Beyond that, this device requires videos to be in iTunes first before being streamer. That means that the videos will have to be encoded in MPEG-4 format, likely using H.264. Not that it is a horrible format, but DivX and XVid are the chief file formats used nowadays for video. The Apple TV also has 720p output at the TV end using either Component or HDMI cables. Yet, the videos downloadable on iTunes are 640×480 the last time I checked. I don’t know how nice 640×480 content will look upscaled to 720p. It probably won’t be horrific, considering DVDs are 720×480 and they seem to be upscaled pretty good. Nonetheless, playing upscaled content on your new $300 piece of hardware seems a little ridiculous. Maybe that is a sign that Apple will have HD content available on the store soon? You’d think you could play true HD files for that price. Also, I hope the 40GB drive can be upgraded later on (either officially or otherwise), since I know real home theatre media center users will require a lot more than that. (EDIT: It can support 1280×720 files, but they must be H.264 as originally imagined. I don’t think iTunes has those files available yet, but I’m sure it will soon to keep up with the HD era. Until then, you can encode your own.)
Last, but certainly not least, is the iPhone. Do yourself a favor and go to Apple’s site for the iPhone (linked to at the start of this article) to check out the gallery of pictures. What this thing looks like is utterly amazing. It is essentially just a screen in a shiny black bezel that shows on-screen buttons that activate to your touch. This is, for all intents and purposes, the widescreen/touchscreen Video iPod everyone was expecting. Except it is a phone, too. And a web browser. And an e-mail client. And it runs OSX. The point is, this device does a lot. It is akin to the Treo devices offered by Palm, the Blackjack offered by Samsung/Cingular, and the Q from Motorola. Except, like all things Apple, looks and feels a million times sleeker than everyone else’s products. It also helps that it has uber-cool sensors built in that automatically detects when you rotate it from portrait to landscape mode (and adjusts the on-screen image accordingly). It can also detect when you bring it up toward your ear to talk, and will automatically turn off the screen to save power and prevent you from accidentally hitting the touch-sensitive on-screen buttons. These nifty features sound like something out of a sci-fi magazine.

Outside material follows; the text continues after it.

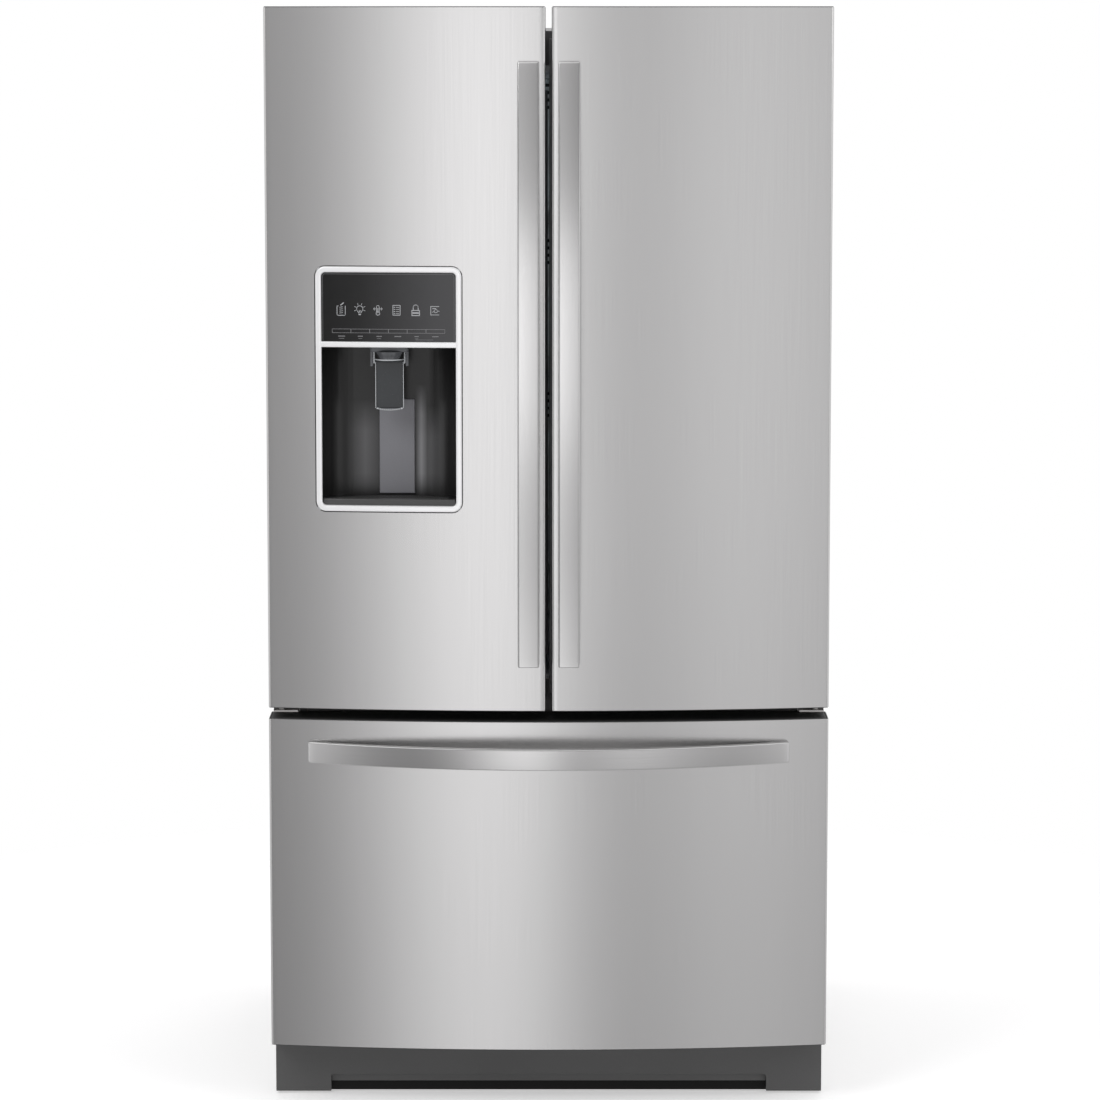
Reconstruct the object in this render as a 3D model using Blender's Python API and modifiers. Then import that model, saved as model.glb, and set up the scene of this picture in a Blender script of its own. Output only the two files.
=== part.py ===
"""French door refrigerator: two curved upper doors, an ice and water dispenser, a freezer drawer.

The origin is on the floor under the middle of the whole object, +Z is up and the front faces -Y.
"""

import math

import bmesh
import bpy
from mathutils import Matrix

# Driving sizes, in metres
CABINET_WIDTH = 0.899
DOOR_OVERHANG = 0.003  # doors stand this much past each side of the cabinet
CABINET_DEPTH = 0.737
CABINET_TOP = 1.743
CABINET_BOTTOM = 0.0545
DOOR_OVERTOP = 0.038  # doors stand this much above the cabinet
DOOR_EDGE = 0.062  # door thickness at its outer side
CROWN = 0.034  # how far the front bulges between the outer sides
DRAWER_BOTTOM = 0.099
DRAWER_HEIGHT = 0.5386
SEAM = 0.0194  # between the drawer and the doors
DOOR_GAP = 0.010  # between the two doors
GASKET_GAP = 0.014  # between a door and the cabinet
STAND_OFF = 0.060  # handle face in front of the door
SHEET = 0.001
FIT = 0.0003  # between pieces that rest on each other
CORNER = 0.004  # rounding of a door's upright edges
ARC_STEP = 0.011  # length of the straight steps in a curved front

# Doors
GASKET_SIDE = 0.022
GASKET_EDGE = 0.012
GASKET_FREE = 0.006
GASKET_WIDTH = 0.018
DYKE_DEPTH = 0.045
DYKE_WALL = 0.012
DYKE_CLEAR = 0.012
DYKE_FREE = 0.047  # dyke's distance from the door's free edge
BIN_DEPTH = 0.100
BIN_HEIGHT = 0.095
BIN_WALL = 0.0025
BAR_WIDTH = 0.034
BAR_THICK = 0.014
BAR_BEVEL = 0.003
BAR_FROM_EDGE = 0.0105
BAR_RISE = 0.072  # from the door's bottom
BAR_DROP = 0.085  # from the door's top
BAR_END = 0.0168  # a bar's ends stand this much out of the door
BAR_SEAT = 0.0007  # between a bar's ends and the door
PAD_LENGTH = 0.032
DRAWER_BAR_INSET = 0.0645
DRAWER_BAR_DROP = 0.0336

# Hinges
PIN_SIDE = 0.020  # pin axis from the door's outer side
PIN_BACK = 0.030  # pin axis behind the door's front edge
PIN_RADIUS = 0.005
PIN_CLEAR = 0.0006
PIN_LENGTH = 0.028
PLATE = 0.003
ARM_HALF = 0.009
NOTCH_WIDTH = 0.055
NOTCH_FRONT = 0.0055
HINGE_BASE_WIDTH = 0.060
HINGE_BASE_DEPTH = 0.095
COVER_HEIGHT = 0.026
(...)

While I would be lying if I said I didn’t want one of these, the device, still unreleased, has some obvious problems. The most obvious is the price. Available in two models, the iPhone can be $499 or $599. Sounds kind of like something else (*cough*PS3*cough*). That said, the two different models differ in only one aspect, storage space. This brings me to the next inherent problem with the device. It comes in a 4GB and 8GB version, respective to the prices above. The reason this is a problem should be obvious… this thing does everything. It is a widescreen iPod capable of playing video, music, photos, etc. It can organize your life with Contacts, a Calendar, Notes, etc. It acts as an e-mail client and thus allows you to store all your e-mails on it. All of this takes up space, but none more than the iPod functionality. I am already using 8GB of space on my iPod Video 30GB. That includes just my music and three videos. And I only have 1500 songs, something that most people would laugh at. The point is… there is no way you can expect a device that will hold videos to have sufficient storage in 8GB. Am I going to pay $600 to have maybe five movies and some music in my pocket? I don’t think so. Keep in mind that the $600 price is only if you get a 2-year contract with Cingular, and obviously doesn’t include the service costs of this Internet-enabled device. This is going to be reserved for those of us with a lot of cash… that much is certain.
I really wish they would have an iPod with the touchscreen feature, and an 80GB hard drive like the current-gen $349 iPod Video has. I would like all of the features of the iPhone in an iPod-like device, but you can keep the phone functionality. With the steep price and the small storage space, the iPhone becomes pretty useless to the average consumer. It will definitely be a gadget that could “wow” anyone in the room, but I don’t think it is worth the money. That thing needs a hard drive.